What are the current main issues concerning wildlife conservation in Thailand?
One of Thailand’s biggest problems is the ivory trade — even though the prime minister promised a year ago during the Cites [Convention of International Trade in endangered Species of Wild Fauna and Flora] conference in Bangkok that she would ban the legal ivory trade in Thailand, she has failed to do so. The local trade in ivory is a legal loophole for international trade in both African and Asian ivory from wild elephants. This really has to be stopped.
A second problem is law enforcement. Too often people that are found to possess or trade wildlife have contacts within the law enforcement agencies and get away with it. Also, the profits are very high, while maximum penalties are just 40,000 baht. This makes it lucrative for these individuals to continue the evil trade. A recent example was that of a man caught last year with 16 tiger cubs on the highway in Khon Kaen, his profit would have been over 1 million baht on this one trip, but he received only a suspended jail term of one year and a 20,000 baht fine. That will not stop him from doing it again.

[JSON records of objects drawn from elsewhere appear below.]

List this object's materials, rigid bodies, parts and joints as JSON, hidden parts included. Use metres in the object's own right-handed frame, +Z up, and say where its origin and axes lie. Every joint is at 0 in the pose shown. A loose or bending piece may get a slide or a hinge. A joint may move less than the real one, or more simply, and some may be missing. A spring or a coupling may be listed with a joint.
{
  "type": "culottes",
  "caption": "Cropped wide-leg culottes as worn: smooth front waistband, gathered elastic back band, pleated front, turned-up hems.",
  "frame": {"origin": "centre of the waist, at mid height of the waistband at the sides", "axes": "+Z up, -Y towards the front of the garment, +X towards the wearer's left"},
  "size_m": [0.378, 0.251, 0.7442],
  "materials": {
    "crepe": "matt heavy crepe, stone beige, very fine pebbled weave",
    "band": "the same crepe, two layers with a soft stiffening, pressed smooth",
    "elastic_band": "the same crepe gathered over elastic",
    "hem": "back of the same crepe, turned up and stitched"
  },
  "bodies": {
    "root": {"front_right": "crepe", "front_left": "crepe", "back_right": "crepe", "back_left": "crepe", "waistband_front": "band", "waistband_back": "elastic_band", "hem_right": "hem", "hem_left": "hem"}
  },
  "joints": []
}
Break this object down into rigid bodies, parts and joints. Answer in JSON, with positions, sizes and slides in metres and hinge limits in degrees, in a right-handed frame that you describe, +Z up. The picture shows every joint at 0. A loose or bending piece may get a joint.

A third problem is the care of confiscated wild animals. The government does not allocate enough budget to the department, while NGOs are not allowed to help out, resulting in a death rate of over 50% of confiscated wildlife.
In a perfect world, what would be the best way to co-operate between NGOs and authorities for the sake of wildlife conservation and animal welfare?
The government has to stop seeing non-governmental organisations as anti-government agencies. Co-operation with or assistance from NGOs will mean we are sharing knowledge, financial means and networking, resulting in better standards of care for wildlife, while the sharing of intelligence will better help control the illegal trade and poaching, which would contribute to wildlife conservation.